Posted at 1:05 PM, Aug 05, 2016
and last updated 2016-08-06 16:03:07-04

CINCINNATI -- The former police officer who shot the purported Loveland Frogman more than 40 years ago said the story is a hoax, and the creature was just a sickly iguana.

Mark Mathews contacted a reporter Friday after seeing a post about a man who said he spotted a strange creature that he believed was the legendary Frogman in lake Isabella.

Mathews explained that the first officer to encounter the purported Frogman, Ray Shockey, called him one night in the March of 1972  after spotting something strange on Riverside Drive/Kemper Road near the Totes boot factory and the Little Miami River.

"Naturally, I didn't believe him … but I could somehow tell from his demeanor that he did see something," Mathews said.

Later that month, Mathews was driving on Kemper Road near the boot factory when he saw something run across the road. However, it wasn't walking upright and didn't climb over the guardrail as the urban legend of the Frogman goes. The creature crawled under the guardrail. Matthews said he "had no clue what it was."

"I know no one would believe me, so I shot it," he said.

Mathews recovered the creature's body and put it in his trunk to show Shockey. He said Shockey said it was the creature he had seen, too.

It was a large iguana about 3 or 3.5 feet long, Mathews said. The animal was missing its tail, which is why he didn't immediately recognize it.

Mathews said he figured the iguana had been someone's pet and then either got loose or was released when it grew too large. He also theorized that the cold-blooded animal had been living near the pipes that released water that was used for cooling the ovens in the boot factory as a way to stay warm in the cold March weather.

"The thing was half dead anyway when I shot it," he said.

The urban legend of the Loveland Frogman has grown in the decades since.

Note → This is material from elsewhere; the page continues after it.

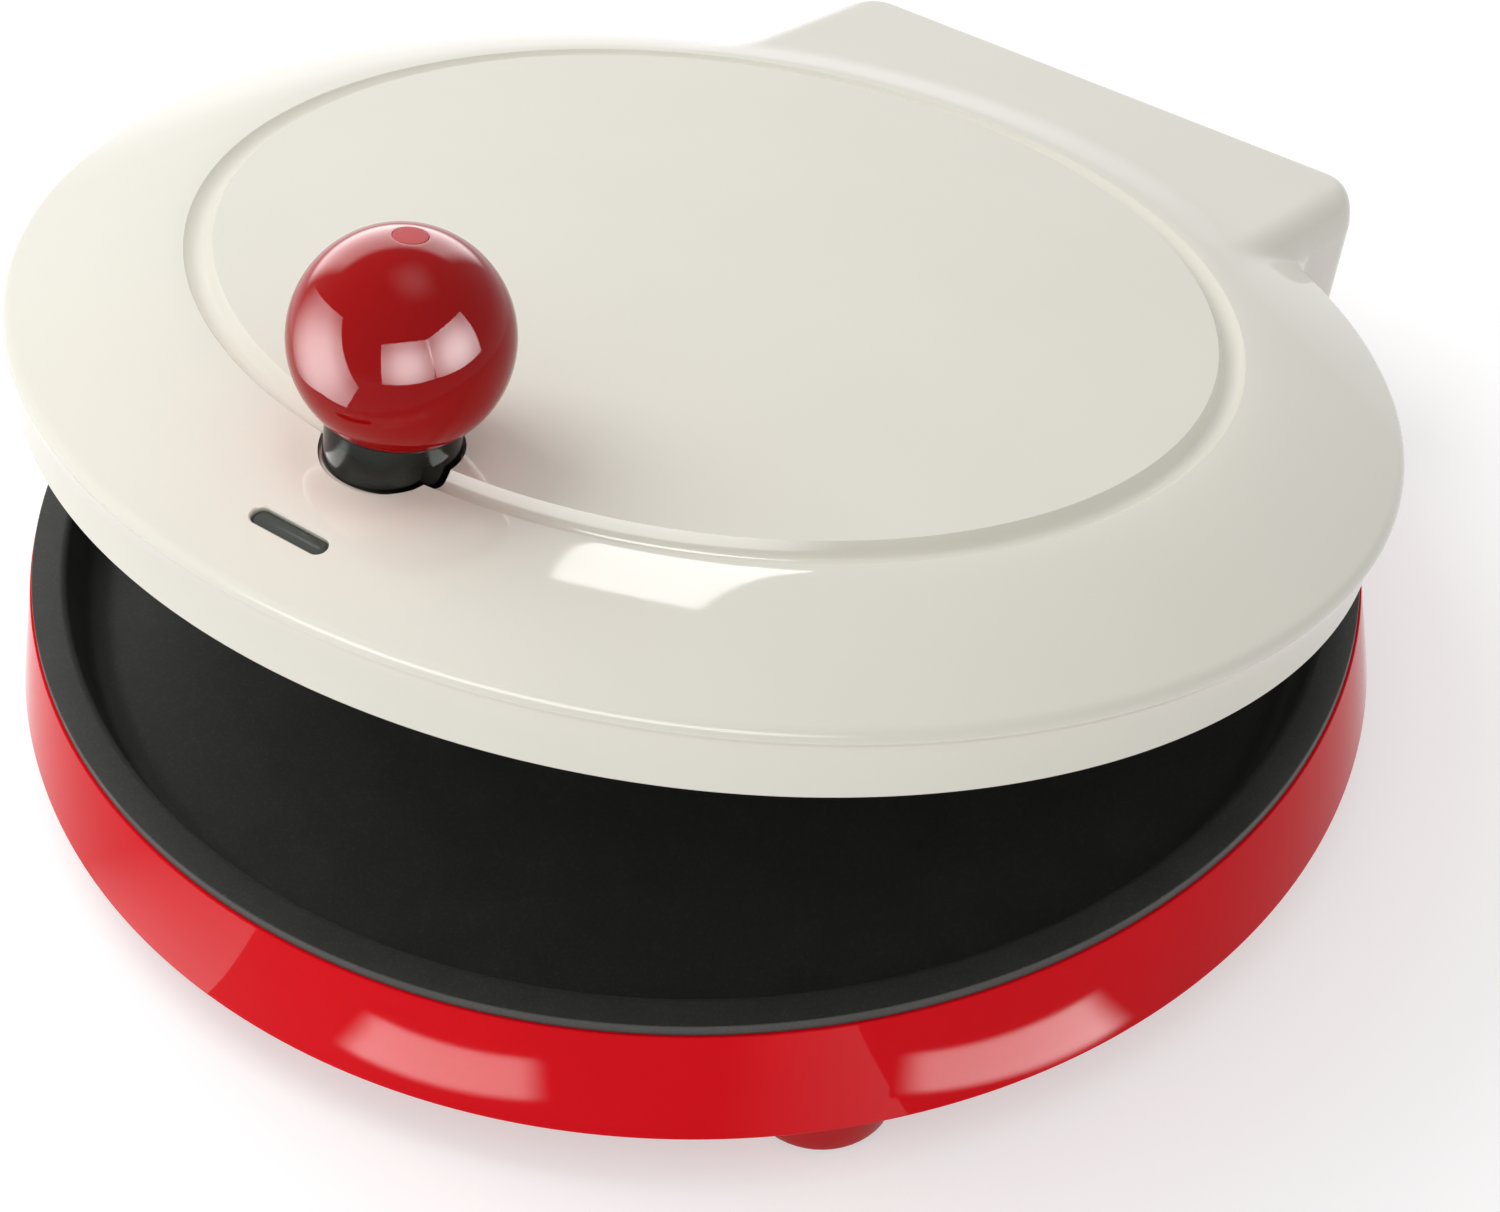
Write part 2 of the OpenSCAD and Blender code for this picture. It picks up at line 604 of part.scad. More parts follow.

Mathews said he told the whole story -- including the iguana discovery -- to the author of a book about urban legends in Ohio, but the man ended the story after the shot was fired, omitting the details that confirmed the creature was not a Frogman.

"It's a big hoax," he said. "There's a logical explanation for everything."

Mathews eventually left the Loveland Police Department and went on to serve with the police in Milford and, later, Glendale. He has since moved to Florida, where he said people still sometimes seek him out for his experience with the "Frogman" because of the story's strange allure, though he no longer grants interviews.

"It's like Bigfoot and all that other stuff," Mathews said. "I don't believe in Bigfoot either."